Les différentes méthodes d'attaque, présentées chronologiquement avec l'actualité Apple. // Source : Google Projet Zéro

Les différentes méthodes d'attaque, présentées chronologiquement avec l'actualité Apple.

Source : Google Projet Zéro

Patch déployé en urgence

D’ordinaire, lorsque le projet Zéro identifie une faille dans un programme, il laisse un délai de 90 jours à la victime pour qu’elle prenne les mesures adéquates. Pendant ce délai, cette vulnérabilité est gardée secrète, ce qui permet entre autres un échange d’information entre les deux parties pour éclairer le problème. Sauf que là, Google n’a laissé que 7 jours à Apple pour agir, au regard de la gravité de l’affaire.

« Nous avons signalé ces problèmes à Apple avec un délai de 7 jours le 1er février 2019, ce qui s’est traduit par la sortie imprévue de iOS 12.1.4 le 7 février 2019 », écrit Ian Beer. Une célérité compréhensible : « Il n’y avait pas de ciblage de cible ; il suffisait de visiter le site piraté pour que le serveur d’exploitation attaque votre appareil et, s’il réussissait, installe un dispositif de surveillance », pointe l’expert.

Avec cet implant, des fonctionnalités de l’iPhone en principe hors d’atteinte pour un utilisateur ont pu devenir accessibles à un assaillant. Le cas échéant, il se trouvait alors dans la situation de pouvoir installer des logiciels malveillants pour espionner l’usager à son insu, en dérobant des photos ou des messages sur le téléphone, mais aussi en le suivant en quasi-temps réel via la géolocalisation.

Des milliers de victimes potentielles

Potentiellement, des dizaines ou des centaines de milliers de personnes ont pu être affectées par cette opération. « Nous estimons que ces sites vérolés reçoivent des milliers de visiteurs par semaine », note Ian Beer. La proportion de mobinautes avec l’iPhone n’est pas donnée, mais on devine qu’il ne s’agit nullement d’une portion négligeable.
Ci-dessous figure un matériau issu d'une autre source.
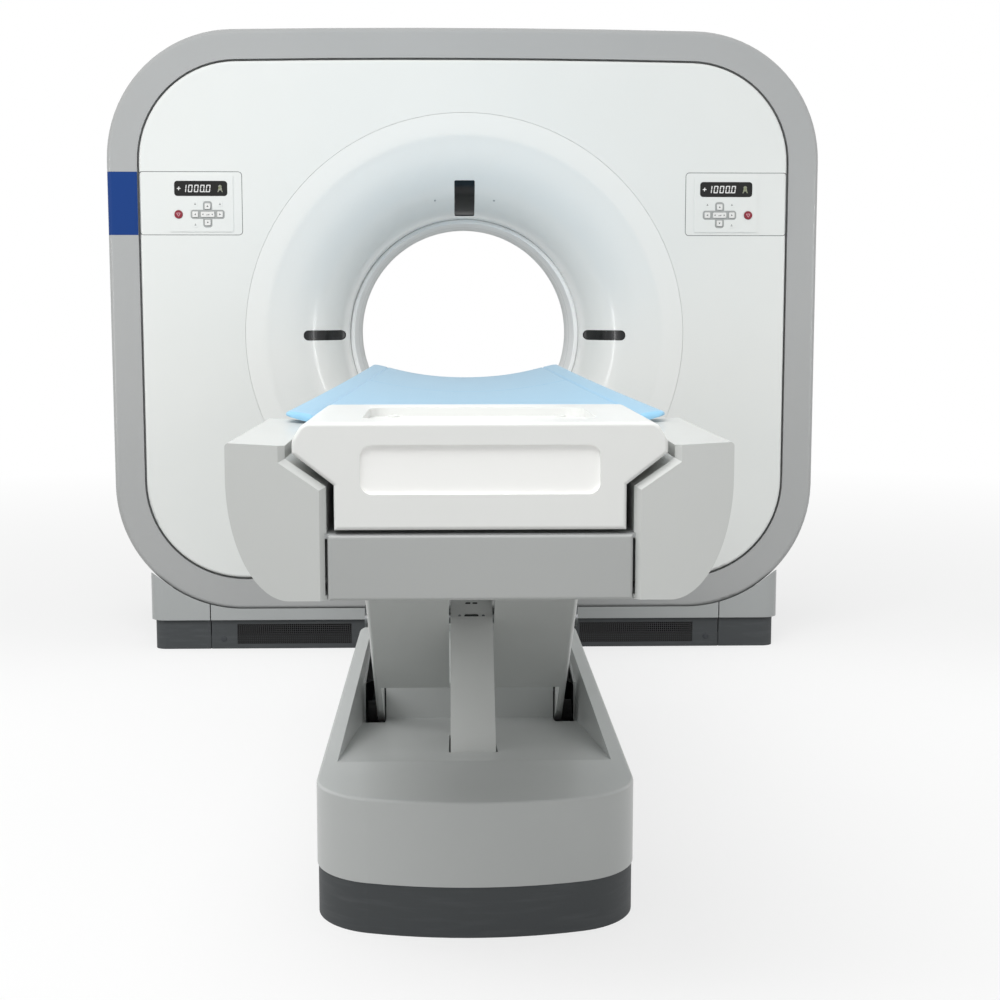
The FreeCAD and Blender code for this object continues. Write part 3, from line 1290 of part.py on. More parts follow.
def cradle():
    """Dished couch top with its keel and the two runners that ride on the rails."""
    half = CRADLE_HALF
    y0 = CAP_REAR
    edge_z = dish_z(CRADLE_TOP_CENTRE, half)

    def point(x, z):
        return Vector(x, y0, z)

    slope_low = CHANNEL_NECK_Z + CRADLE_SLOPE_GAP
    under = half - CRADLE_EDGE_IN
    under_z = edge_z - CRADLE_EDGE_DROP
    edges = [
        Part.Arc(point(-half, edge_z), point(0, CRADLE_TOP_CENTRE), point(half, edge_z)).toShape(),
        Part.makeLine(point(half, edge_z), point(under, under_z)),
        Part.makeLine(point(under, under_z), point(CRADLE_KEEL, slope_low)),
        Part.makeLine(point(CRADLE_KEEL, slope_low), point(CRADLE_KEEL, CRADLE_BOTTOM)),
        Part.makeLine(point(CRADLE_KEEL, CRADLE_BOTTOM), point(-CRADLE_KEEL, CRADLE_BOTTOM)),
        Part.makeLine(point(-CRADLE_KEEL, CRADLE_BOTTOM), point(-CRADLE_KEEL, slope_low)),
        Part.makeLine(point(-CRADLE_KEEL, slope_low), point(-under, under_z)),
        Part.makeLine(point(-under, under_z), point(-half, edge_z)),
    ]
    body = Part.Face(Part.Wire(edges)).extrude(Vector(0, CRADLE_LENGTH, 0))
    runner = box(CRADLE_KEEL - 1, RAIL_X1, RUNNER_FRONT, RUNNER_FRONT + RUNNER_LENGTH,
                 RAIL_TOP + FIT_GAP, RUNNER_TOP)
    return joined([body] + both_sides(runner))


def mat_section(half, y):
    """Closed outline of the mat across the couch: two arcs and the two edges."""
    low = CRADLE_TOP_CENTRE + FIT_GAP
    high = low + MAT_THICK

    def point(x, z):
        return Vector(x, y, z)

    upper = half - MAT_EDGE_DRAFT
    return Part.Wire([
        Part.Arc(point(-upper, dish_z(high, upper)), point(0, high),
                 point(upper, dish_z(high, upper))).toShape(),
        Part.makeLine(point(upper, dish_z(high, upper)), point(half, dish_z(low, half))),
        Part.Arc(point(half, dish_z(low, half)), point(0, low), point(-half, dish_z(low, half))).toShape(),
        Part.makeLine(point(-half, dish_z(low, half)), point(-upper, dish_z(high, upper))),
    ])


def mattress():
    """Thin mat that follows the dished couch and narrows toward the gantry."""
    y0 = CAP_REAR + MAT_END_GAP
    y1 = CAP_REAR + CRADLE_LENGTH
    return Part.makeLoft([mat_section(MAT_NEAR_HALF, y0), mat_section(MAT_FAR_HALF, y1)], True, True)


# ---------------------------------------------------------------- write all nodes

def write_gantry():
    """The tilting gantry with its panels and keys."""
    export(band_cover(), "band_cover")
    export(name_plate(), "name_plate")
    shell = cover_shell()
    export(front_cover(shell), "front_cover")
    export(rear_twin(shell), "rear_cover")
    for side, word in ((-1, "left"), (1, "right")):
        export(control_panel(shell, side), "panel_" + word)
        export(display(side), "display_" + word)
        for name, kind, x, z in key_places(side):
            export(key_cap(kind, x, z), "key_" + word + "_" + name)
    export(front_funnel(), "front_funnel")
    export(rear_twin(bell_solid(0, SKIN)), "rear_funnel")
    export(laser_windows(), "laser_windows")
    ring = bore_ring()
    export(ring, "bore_ring_front")
    export(rear_twin(ring), "bore_ring_rear")
    export(scan_window(), "scan_window")
    export(stator_frame(), "stator_frame")


def write_rotor():
    """The turning drum and what it carries."""
    export(rotor_drum(), "rotor_drum")
    export(xray_tube(), "xray_tube")
    export(detector_arc(), "detector_arc")
    export(hv_generator(), "hv_generator")


def write_gantry_base():
    """Everything of the gantry that stands still on the floor."""
    export(gantry_base_frame(), "gantry_base_frame")
    export(trunnion_bearings(), "trunnion_bearings")
    export(tilt_gearmotor(), "tilt_gearmotor")
    for part, word in zip(base_covers(), ("left", "right", "front", "rear")):
        export(part, "base_cover_" + word)
    for part, word in zip(kick_panels(), ("left", "right", "front", "rear")):
        export(part, "kick_panel_" + word)
    export(vent_grilles(), "vent_grilles")


def write_table():
    """Pedestal, lift and table top."""
    export(pedestal_cover(), "pedestal_cover")
    export(pedestal_kick(), "pedestal_kick")
    export(pedestal_base(), "pedestal_base")
    export(base_pivot_pin(), "base_pivot_pin")
    export(lift_gearmotor(), "lift_gearmotor")
    export(inner_arm(), "inner_arm")
    export(cross_pin(), "cross_pin")
    export(outer_arm(), "outer_arm")
    export(lower_rollers(), "lower_rollers")
    export(upper_rollers(), "upper_rollers")
    export(table_frame(), "table_frame")
    wing = table_wing()
    export(wing, "wing_right")
    export(both_sides(wing)[1], "wing_left")
    export(front_fairing(), "front_fairing")
    export(end_cap(), "end_cap")
    export(cradle(), "cradle")
    export(mattress(), "mattress")


def main():
    """Build the whole scanner."""
    os.makedirs("parts", exist_ok=True)
    write_gantry()
    write_rotor()
    write_gantry_base()
    write_table()


main()
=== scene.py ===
"""Looks of the CT scanner.

Every solid of the frame gets a finish, and the pieces that solids can't show well are
made here as surfaces: the padded mat, the punched vent sheets, the grey strips of painted
shade in the joints round the control panels, the lit figures, the marks on the keys, and
the small sensors, plugs, tab and screws.
All lengths are metres in the frame's own axes, unless a name ends in _mm.
"""
import json
import logging
import math
from dataclasses import dataclass, field
from enum import Enum
from typing import Any, Iterable, Sequence, Union

import bmesh
import bpy
import numpy as np
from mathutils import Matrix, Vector


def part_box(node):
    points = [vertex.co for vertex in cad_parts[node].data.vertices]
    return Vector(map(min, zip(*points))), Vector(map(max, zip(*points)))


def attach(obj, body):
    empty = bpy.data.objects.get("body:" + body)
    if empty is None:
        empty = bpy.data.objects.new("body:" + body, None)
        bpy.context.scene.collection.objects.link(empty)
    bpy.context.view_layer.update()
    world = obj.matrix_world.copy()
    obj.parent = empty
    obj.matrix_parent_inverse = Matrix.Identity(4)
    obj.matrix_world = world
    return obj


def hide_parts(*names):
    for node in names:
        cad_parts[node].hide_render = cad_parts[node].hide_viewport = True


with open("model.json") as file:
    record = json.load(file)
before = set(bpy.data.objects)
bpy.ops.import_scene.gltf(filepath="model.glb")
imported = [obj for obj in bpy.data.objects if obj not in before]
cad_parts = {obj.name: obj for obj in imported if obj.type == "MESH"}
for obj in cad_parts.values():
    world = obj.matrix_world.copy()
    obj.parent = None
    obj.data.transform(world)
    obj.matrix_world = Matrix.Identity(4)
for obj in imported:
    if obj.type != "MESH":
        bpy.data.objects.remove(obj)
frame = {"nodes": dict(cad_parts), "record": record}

Tree = bpy.types.NodeTree
Source = Union[bpy.types.Node, bpy.types.NodeSocket]
Values = dict[Any, Any]
Pair = tuple[float, float]
Array = np.ndarray

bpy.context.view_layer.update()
MM = 0.001
AXIS_Z = 0.902
BEFORE_ALL_Y = -3.0
LOG = logging.getLogger("scanner")


# ---- colour and nodes

def linear(code: str) -> tuple[float, float, float, float]:
    """Turn an sRGB hex colour into linear light.

    Args:
        code: Six hex digits, with or without a leading hash.

    Returns:
        Red, green, blue and an alpha of 1.
    """
    digits = code.lstrip("#")
    srgb = np.array([int(digits[i:i + 2], 16) / 255 for i in (0, 2, 4)])
    light = np.where(srgb <= 0.04045, srgb / 12.92, ((srgb + 0.055) / 1.055) ** 2.4)
    return (*light.tolist(), 1.0)


def feed(tree: Tree, node: bpy.types.Node, inputs: Values) -> None:
    """Link a node's inputs or set them; a node given as a value stands for its first output."""
    for key, value in inputs.items():
        if isinstance(value, bpy.types.Node):
            value = value.outputs[0]
        if isinstance(value, bpy.types.NodeSocket):
            tree.links.new(value, node.inputs[key])
        else:
            node.inputs[key].default_value = value


def add_node(tree: Tree, kind: str, inputs: Values | None = None,
             **settings: Any) -> bpy.types.Node:
    """Add one node to a tree.

    Args:
        tree: The node tree.
        kind: The shader node's type name.
        inputs: What goes to its inputs, by name or number.
        **settings: Attributes of the node itself.

    Returns:
        The new node.
    """
    node = tree.nodes.new("ShaderNode" + kind)
    for name, value in settings.items():
        setattr(node, name, value)
    feed(tree, node, inputs or {})
    return node


def per_metre(size_mm: float) -> float:
    """Texture scale whose features are about this many millimetres across."""
    return 1.0 / (size_mm * MM)


# Input numbers of the colour mix node: factor, first and second colour; output 2 is the colour.
MIX_FACTOR, MIX_FIRST, MIX_SECOND, MIX_RESULT = 0, 6, 7, 2


def blended(tree: Tree, share: Source, first: Any, second: Any) -> Source:
    """Colour between two colours, by a share from 0 to 1 that varies over the surface."""
    mix = add_node(tree, "Mix",
                   {MIX_FACTOR: share, MIX_FIRST: first, MIX_SECOND: second}, data_type="RGBA")
    return mix.outputs[MIX_RESULT]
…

D’où le délai très court donné à Apple pour agir.

Dans ses notes de mise à jour pour iOS 12.1.4, Apple mentionne à deux reprises le projet Zéro et TAG.

Transférer ses données d'un iPhone à un autre sera plus simple qu'avant. // Source : Ulrich Rozier pour Numerama

Transférer ses données d'un iPhone à un autre sera plus simple qu'avant.

Source : Ulrich Rozier pour Numerama

Concernant le framework Foundation, la firme de Cupertino explique « qu’il est possible qu’une application bénéficie de privilèges élevés ». Ce « problème de corruption de la mémoire a été résolu par une meilleure validation des entrées ». Quant à iOSKit, « une application peut exécuter un code arbitraire avec des privilèges liés au noyau ». Là encore, cet incident de corruption de la mémoire a été corrigé.

Ces patchs concernent l’iPhone 5s et modèles ultérieurs, l’iPad Air et modèles ultérieurs, et l’iPod touch 6e génération. Naturellement, il est conseillé de mettre à jour son terminal avec le patch de sécurité le plus récent. Les vulnérabilités ratissent large : elles affectent la quasi-totalité des versions du système d’exploitation allant d’iOS 10 à iOS12, soit plusieurs générations de mobile, dont l’iPhone XS.

Une bonne et une mauvaise nouvelle

La bonne nouvelle, c’est que la communauté des mobinautes utilisant un iPhone souffre assez peu de la fragmentation et s’avère globalement à jour concernant les correctifs. Si le détail des sous-versions n’est pas donné par Apple, on note qu’en date du 6 août, 90 % des terminaux aperçus sur l’App Store se trouvaient sur iOS 12. iOS 11 représente 7 % des visites et le reste se perd avec des versions inférieures.

La mauvaise nouvelle est donnée par Ian Beer. Si cette opération-là a été repérée et contrée, il en existe certainement d’autres, encore invisibles, qui sont actives. « Pour cette campagne que nous avons repérée, il y en a presque certainement d’autres qui restent à trouver ». En somme : prudence sur vos activités en ligne, surtout sur des sites qui paraissent louches. Et sortez couvert, en ayant vos logiciels à jour.